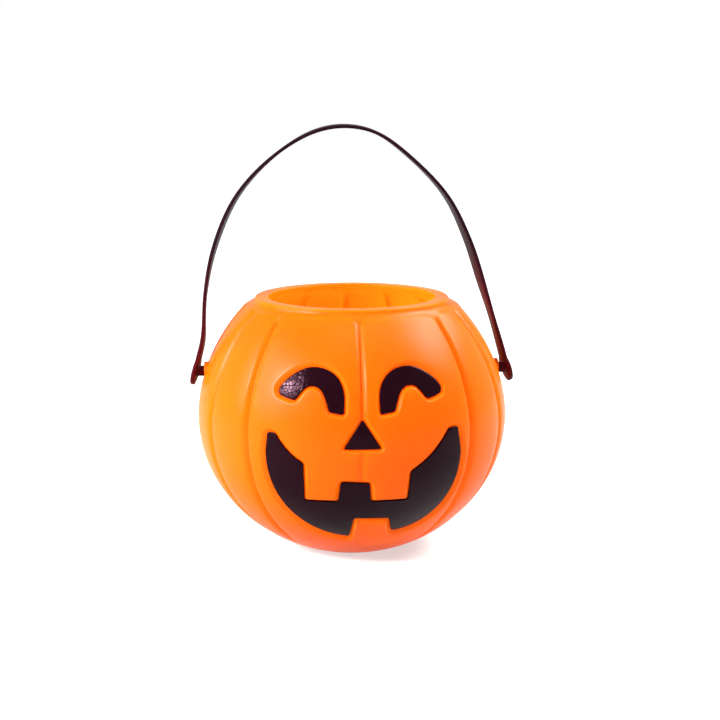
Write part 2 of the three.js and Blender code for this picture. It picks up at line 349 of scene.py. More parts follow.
# Columns of the mesh stand close together across each groove and wider between the grooves
groove_columns = np.array([0, 0.3, 0.7, 1.2, 1.8, 2.5, 3.4, 4.4])
wide_columns = 5
place_width = 2 * math.pi * belly_radius / groove_places
half_place = [
    *groove_columns,
    *np.linspace(groove_columns[-1], place_width / 2, wide_columns + 1)[1:],
]
columns = []
for place in range(-groove_places // 2, groove_places // 2):
    middle = place * place_width
    columns.extend(middle - np.array(half_place[:0:-1]))
    columns.extend(middle + np.array(half_place[:-1]))
columns = np.array(sorted(set(np.round(columns, 6)))) / belly_radius

# Rows of the mesh stand closer together across the face, and closest at the tops of the lobes
face_low, face_high = 12.0, 106.0
lobe_top_start = 112.0
foot_step, face_step, brow_step, lobe_top_step, inner_step = 2.2, 1.7, 1.4, 0.5, 2.0
outer_heights = np.concatenate([
    even_heights(0.0, face_low, foot_step)[:-1],
    even_heights(face_low, face_high, face_step)[:-1],
    even_heights(face_high, lobe_top_start, brow_step)[:-1],
    even_heights(lobe_top_start, collar_bottom, lobe_top_step),
])
lowest_inside = 3.2
inner_heights = even_heights(lowest_inside, collar_bottom, inner_step)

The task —
Write out each line of the data above again, exactly as given.

Response to this task —
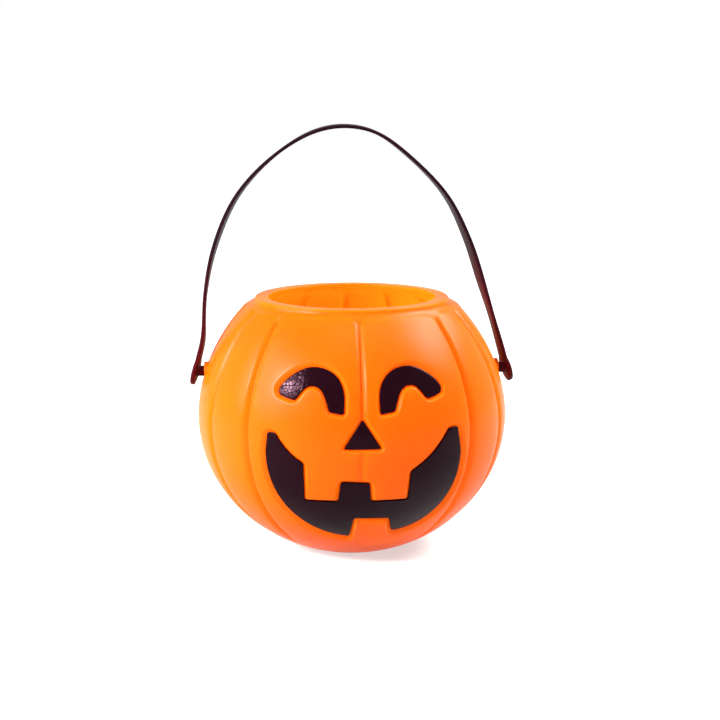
Write part 2 of the three.js and Blender code for this picture. It picks up at line 349 of scene.py. More parts follow.
# Columns of the mesh stand close together across each groove and wider between the grooves
groove_columns = np.array([0, 0.3, 0.7, 1.2, 1.8, 2.5, 3.4, 4.4])
wide_columns = 5
place_width = 2 * math.pi * belly_radius / groove_places
half_place = [
    *groove_columns,
    *np.linspace(groove_columns[-1], place_width / 2, wide_columns + 1)[1:],
]
columns = []
for place in range(-groove_places // 2, groove_places // 2):
    middle = place * place_width
    columns.extend(middle - np.array(half_place[:0:-1]))
    columns.extend(middle + np.array(half_place[:-1]))
columns = np.array(sorted(set(np.round(columns, 6)))) / belly_radius

# Rows of the mesh stand closer together across the face, and closest at the tops of the lobes
face_low, face_high = 12.0, 106.0
lobe_top_start = 112.0
foot_step, face_step, brow_step, lobe_top_step, inner_step = 2.2, 1.7, 1.4, 0.5, 2.0
outer_heights = np.concatenate([
    even_heights(0.0, face_low, foot_step)[:-1],
    even_heights(face_low, face_high, face_step)[:-1],
    even_heights(face_high, lobe_top_start, brow_step)[:-1],
    even_heights(lobe_top_start, collar_bottom, lobe_top_step),
])
lowest_inside = 3.2
inner_heights = even_heights(lowest_inside, collar_bottom, inner_step)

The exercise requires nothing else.